_What you should do_
Reproduce exactly the lines below, from the first through the one containing "return 1 - TOOTH_DEPTH", and nothing more.

_Given records_
◆ ◆ ◆

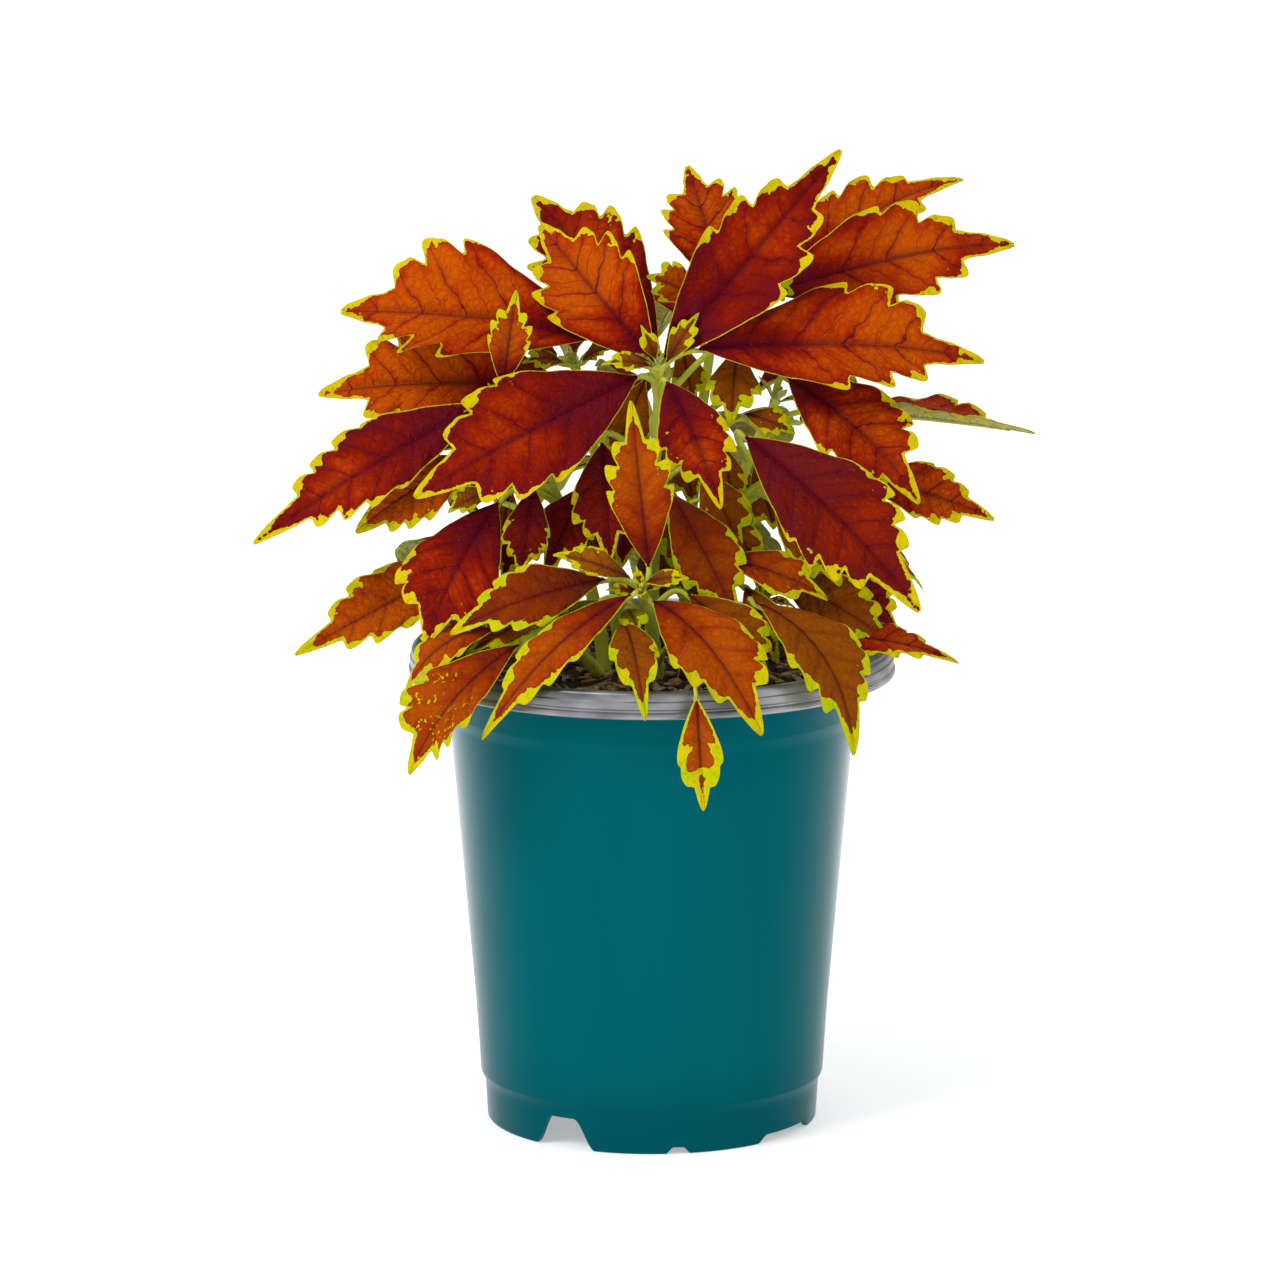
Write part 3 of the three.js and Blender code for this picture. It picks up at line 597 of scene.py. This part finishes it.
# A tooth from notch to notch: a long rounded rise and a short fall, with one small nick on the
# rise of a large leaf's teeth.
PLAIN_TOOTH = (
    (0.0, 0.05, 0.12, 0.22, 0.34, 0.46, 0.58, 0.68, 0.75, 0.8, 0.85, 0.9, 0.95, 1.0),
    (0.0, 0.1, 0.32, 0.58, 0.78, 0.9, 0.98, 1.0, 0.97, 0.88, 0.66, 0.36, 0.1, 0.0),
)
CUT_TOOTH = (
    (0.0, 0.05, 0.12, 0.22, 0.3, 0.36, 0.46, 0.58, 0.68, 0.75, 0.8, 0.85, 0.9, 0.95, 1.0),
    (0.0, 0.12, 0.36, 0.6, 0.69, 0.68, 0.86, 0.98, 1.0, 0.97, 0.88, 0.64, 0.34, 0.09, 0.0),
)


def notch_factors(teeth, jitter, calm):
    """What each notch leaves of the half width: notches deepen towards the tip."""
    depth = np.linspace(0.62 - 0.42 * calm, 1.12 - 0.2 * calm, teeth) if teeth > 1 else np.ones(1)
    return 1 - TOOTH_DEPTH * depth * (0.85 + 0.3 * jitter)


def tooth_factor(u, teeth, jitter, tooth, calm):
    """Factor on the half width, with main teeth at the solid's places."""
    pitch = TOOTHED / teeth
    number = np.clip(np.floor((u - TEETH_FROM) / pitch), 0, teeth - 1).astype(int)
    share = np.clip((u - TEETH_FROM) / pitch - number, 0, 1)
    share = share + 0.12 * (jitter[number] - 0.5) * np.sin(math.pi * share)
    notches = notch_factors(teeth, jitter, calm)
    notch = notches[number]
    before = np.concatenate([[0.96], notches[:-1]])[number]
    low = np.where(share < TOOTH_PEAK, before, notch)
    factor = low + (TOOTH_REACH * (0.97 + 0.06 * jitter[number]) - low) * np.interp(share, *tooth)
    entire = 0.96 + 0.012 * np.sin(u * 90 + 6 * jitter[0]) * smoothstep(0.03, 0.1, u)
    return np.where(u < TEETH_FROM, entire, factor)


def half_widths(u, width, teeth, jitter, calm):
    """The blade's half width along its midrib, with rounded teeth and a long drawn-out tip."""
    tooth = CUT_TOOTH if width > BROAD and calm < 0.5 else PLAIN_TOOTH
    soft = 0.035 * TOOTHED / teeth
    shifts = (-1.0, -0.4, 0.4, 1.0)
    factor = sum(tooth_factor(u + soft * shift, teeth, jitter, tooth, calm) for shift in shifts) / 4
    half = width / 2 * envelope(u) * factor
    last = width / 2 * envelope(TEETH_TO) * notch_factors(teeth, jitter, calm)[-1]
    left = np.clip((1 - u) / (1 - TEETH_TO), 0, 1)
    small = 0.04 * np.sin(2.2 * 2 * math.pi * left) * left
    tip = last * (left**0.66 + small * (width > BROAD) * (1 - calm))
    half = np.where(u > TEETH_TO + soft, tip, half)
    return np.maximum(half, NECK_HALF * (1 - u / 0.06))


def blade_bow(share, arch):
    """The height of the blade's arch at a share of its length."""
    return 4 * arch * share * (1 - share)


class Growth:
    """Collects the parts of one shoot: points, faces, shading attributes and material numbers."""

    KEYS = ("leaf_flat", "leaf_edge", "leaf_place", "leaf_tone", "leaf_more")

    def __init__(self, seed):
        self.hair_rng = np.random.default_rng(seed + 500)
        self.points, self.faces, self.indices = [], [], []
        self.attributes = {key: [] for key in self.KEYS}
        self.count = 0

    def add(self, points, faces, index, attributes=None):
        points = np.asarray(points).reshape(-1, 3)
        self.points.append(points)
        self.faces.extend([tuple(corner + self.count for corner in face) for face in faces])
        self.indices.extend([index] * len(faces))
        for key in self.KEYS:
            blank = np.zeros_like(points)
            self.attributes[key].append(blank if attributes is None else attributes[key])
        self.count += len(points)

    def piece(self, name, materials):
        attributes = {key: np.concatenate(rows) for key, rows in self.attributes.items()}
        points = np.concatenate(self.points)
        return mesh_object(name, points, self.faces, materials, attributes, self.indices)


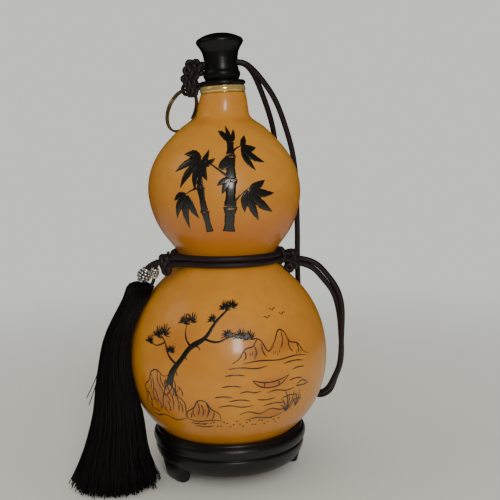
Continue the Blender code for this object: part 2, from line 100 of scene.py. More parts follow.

◆ ◆ ◆

_Task result_
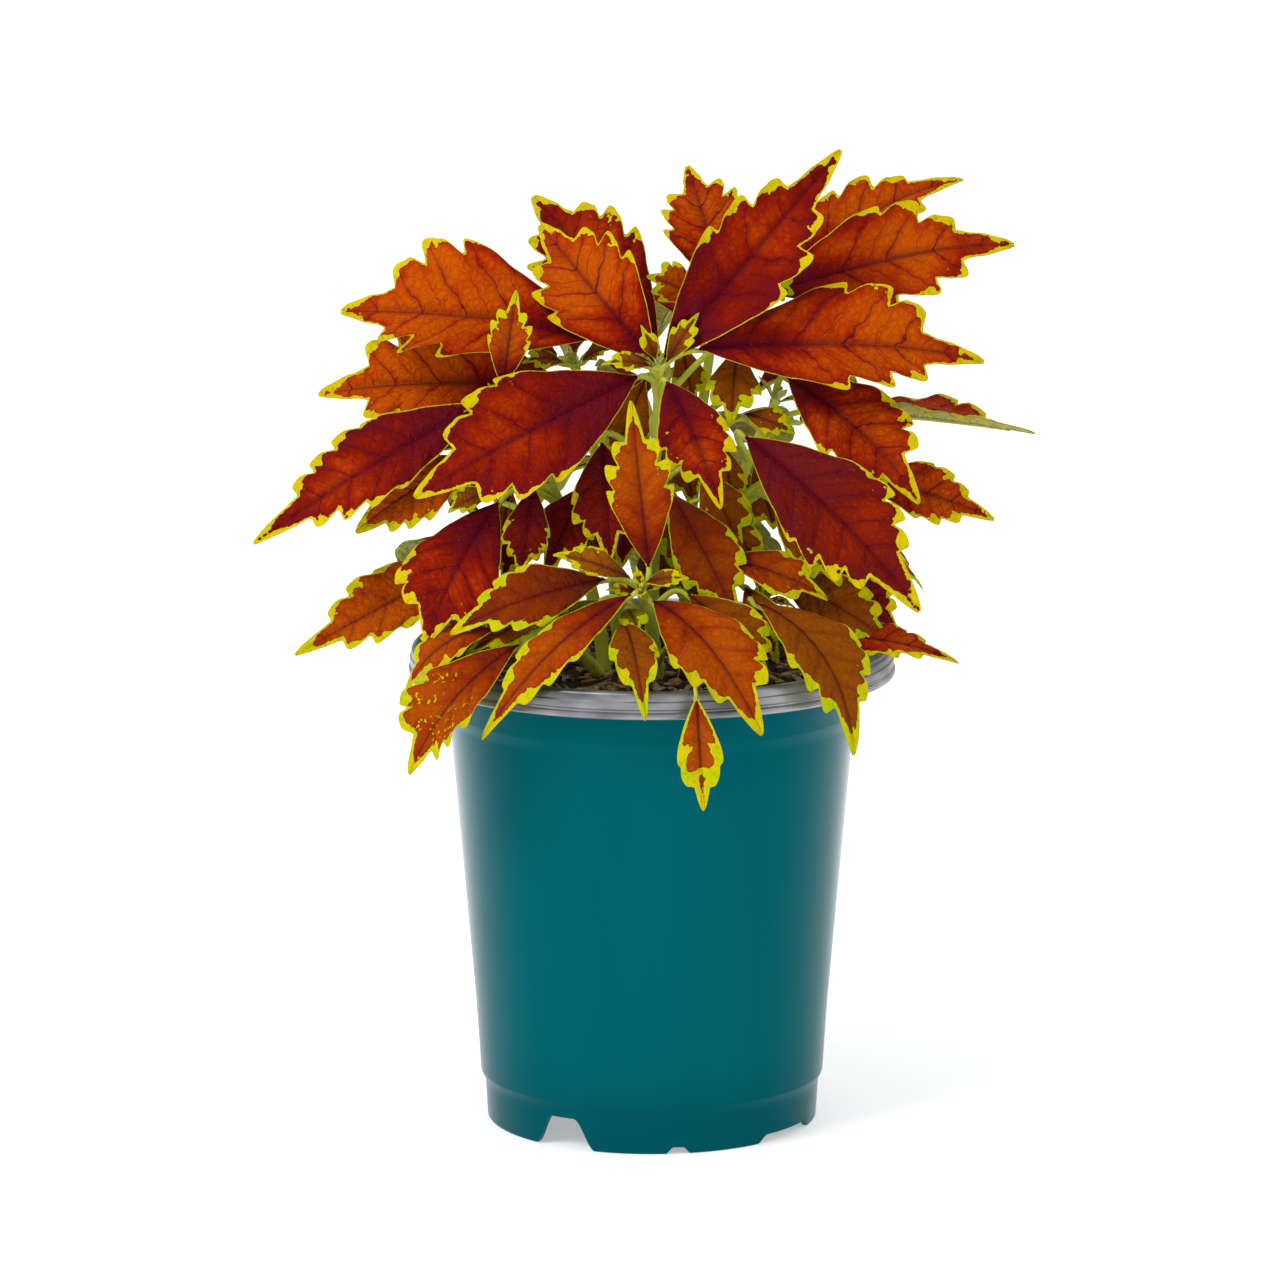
Write part 3 of the three.js and Blender code for this picture. It picks up at line 597 of scene.py. This part finishes it.
# A tooth from notch to notch: a long rounded rise and a short fall, with one small nick on the
# rise of a large leaf's teeth.
PLAIN_TOOTH = (
    (0.0, 0.05, 0.12, 0.22, 0.34, 0.46, 0.58, 0.68, 0.75, 0.8, 0.85, 0.9, 0.95, 1.0),
    (0.0, 0.1, 0.32, 0.58, 0.78, 0.9, 0.98, 1.0, 0.97, 0.88, 0.66, 0.36, 0.1, 0.0),
)
CUT_TOOTH = (
    (0.0, 0.05, 0.12, 0.22, 0.3, 0.36, 0.46, 0.58, 0.68, 0.75, 0.8, 0.85, 0.9, 0.95, 1.0),
    (0.0, 0.12, 0.36, 0.6, 0.69, 0.68, 0.86, 0.98, 1.0, 0.97, 0.88, 0.64, 0.34, 0.09, 0.0),
)


def notch_factors(teeth, jitter, calm):
    """What each notch leaves of the half width: notches deepen towards the tip."""
    depth = np.linspace(0.62 - 0.42 * calm, 1.12 - 0.2 * calm, teeth) if teeth > 1 else np.ones(1)
    return 1 - TOOTH_DEPTH * depth * (0.85 + 0.3 * jitter)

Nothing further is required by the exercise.